Living In Harmony With All Existence

12 Much has been made of the rivalry between China and India in recent months, some of which no doubt in the interest of third parties. The border remains in dispute. The media on both sides tend to sensationalise problems. Indian and Chinese leaders, however, are mindful that good bilateral relations are necessary for each to develop. Already China is India's biggest trading partner, as Qing China was for British India in the 19th century. PM Manmohan Singh was right to say that each is too big to be contained by the other and the world is big enough for both to develop. As a member of the Nalanda Mentors Group, I was cheered that when China's PM Wen Jiabao met PM Manmohan Singh in Hanoi during the East Asia Summit in October, he invited the Mentors Group to meet in China where the great monk, Xuan Zang, began his journey. In his recent visit to India from 15 - 17 December 2010, PM Wen included in his official delegation the Chinese member of the Nalanda Members Group Prof Wang Bangwei. China's strong support of the Nalanda revival and of Tagore's cause is a good sign.

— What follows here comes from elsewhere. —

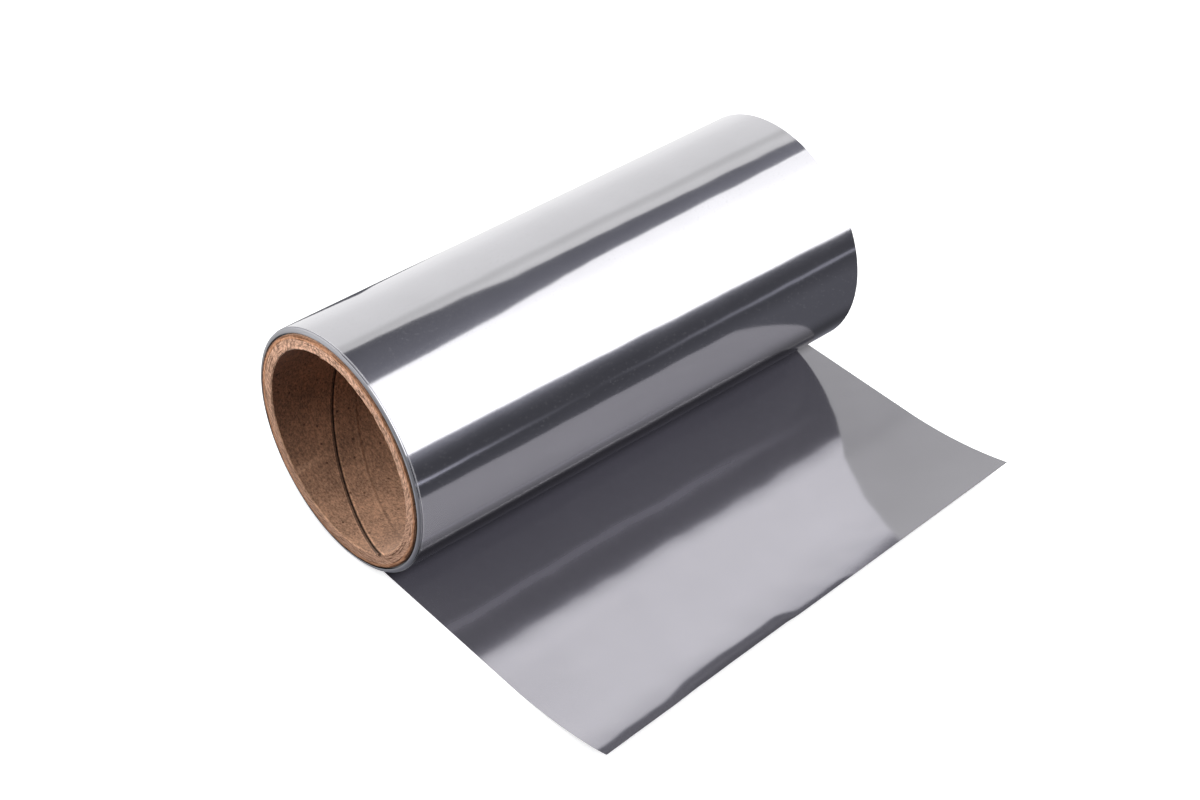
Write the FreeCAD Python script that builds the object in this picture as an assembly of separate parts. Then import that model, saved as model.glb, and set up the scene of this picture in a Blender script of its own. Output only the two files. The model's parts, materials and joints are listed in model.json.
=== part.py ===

13 We need a sense of history, of how much our forebears have benefited and learnt from one another. Without this humility and a profound respect for the contribution of others to our own well-being, we will suffer hubris and make terrible mistakes. It will be good if scholars from all over Asia and beyond come together to research, compile and present how much Indians, Chinese and others have learnt from one another in different fields over the centuries. What Joseph Needham did for Science and Civilization in China, we should try to do for the history of contact between South and East Asia. It will be good if the new Nalanda University is associated with such an undertaking. Tagore said: "The highest education is that which does not merely give us information but makes our life in harmony with all existence". This is also the spirit of the Buddha and the spirit of Nalanda, and should be our common spirit.